Coresets on the other hand, provide geometric guarantees. For example, for a point set $P$ in the plane, an $\epsilon$-coreset for smallest enclosing disk is a subset $S$, such that any disk $D$ that contains $S$, if you slightly expand it (formally, scale it up by a factor of $(1+\epsilon)$, the it must contain all the points of $P$.

The beauty of samples is that you can generate them without a priori knowing what you are going to use them for. Coresets on the other hand are application dependent - you need different algorithms to compute them depending on the function you are trying to capture.

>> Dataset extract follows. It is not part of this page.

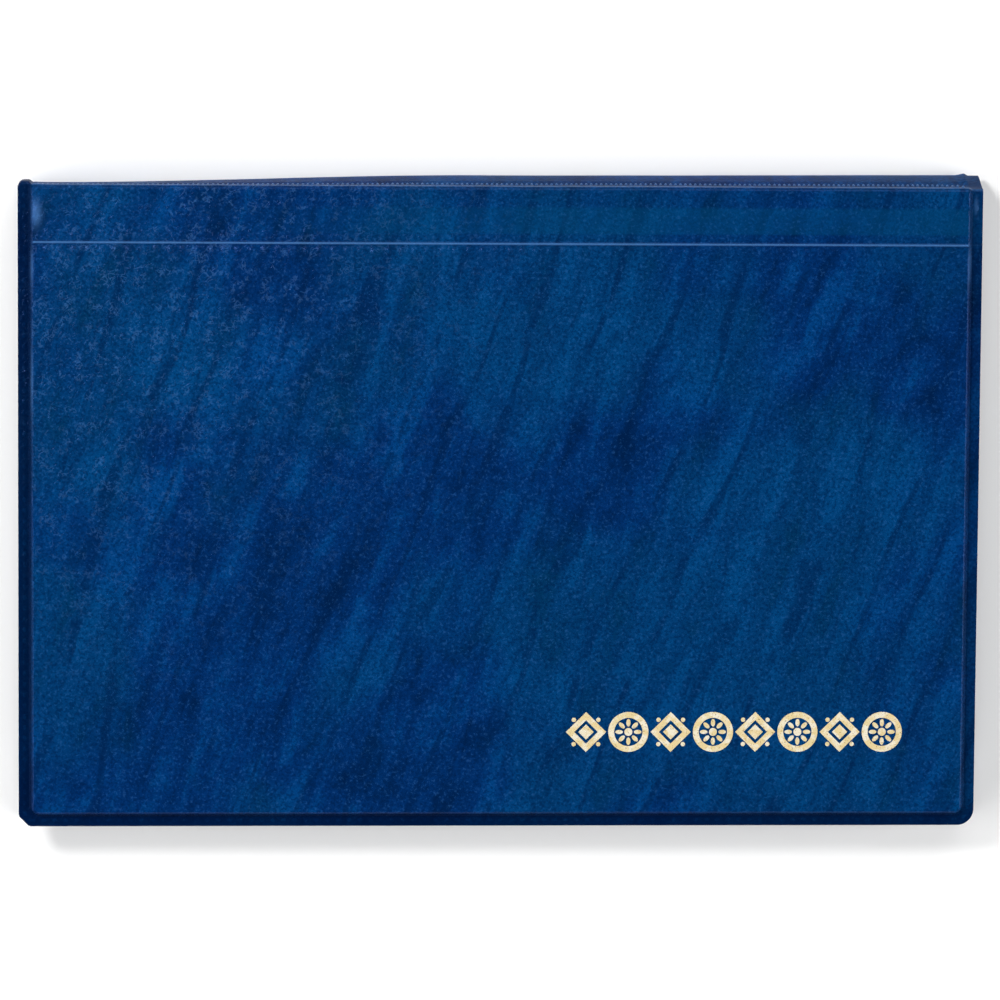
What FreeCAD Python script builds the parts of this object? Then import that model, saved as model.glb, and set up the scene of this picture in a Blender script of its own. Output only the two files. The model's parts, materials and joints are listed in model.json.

As for characterization - we have many positive results (see the survey here: http://sarielhp.org/p/04/survey/). We also have counter examples which are somewhat mysterious - http://sarielhp.org/p/02/2slab/ (no coreset no cry [after working for months on trying to compute a coreset for this problem, I definitely wanted to cry]). The rule of thumb is that you are not going to have a coreset if:

(A) The underlying function change dramatically if you can remove a single point, and there are many such points (say, closest pair, or k-center clustering, etc). Solving such problems in linear time requires different techniques.

(B) Or putting (A) differently - the underlying function is not very stable if you move points around.

It is unlikely to have a better characterization without assuming something significantly stronger on the underlying function that one is trying to compute.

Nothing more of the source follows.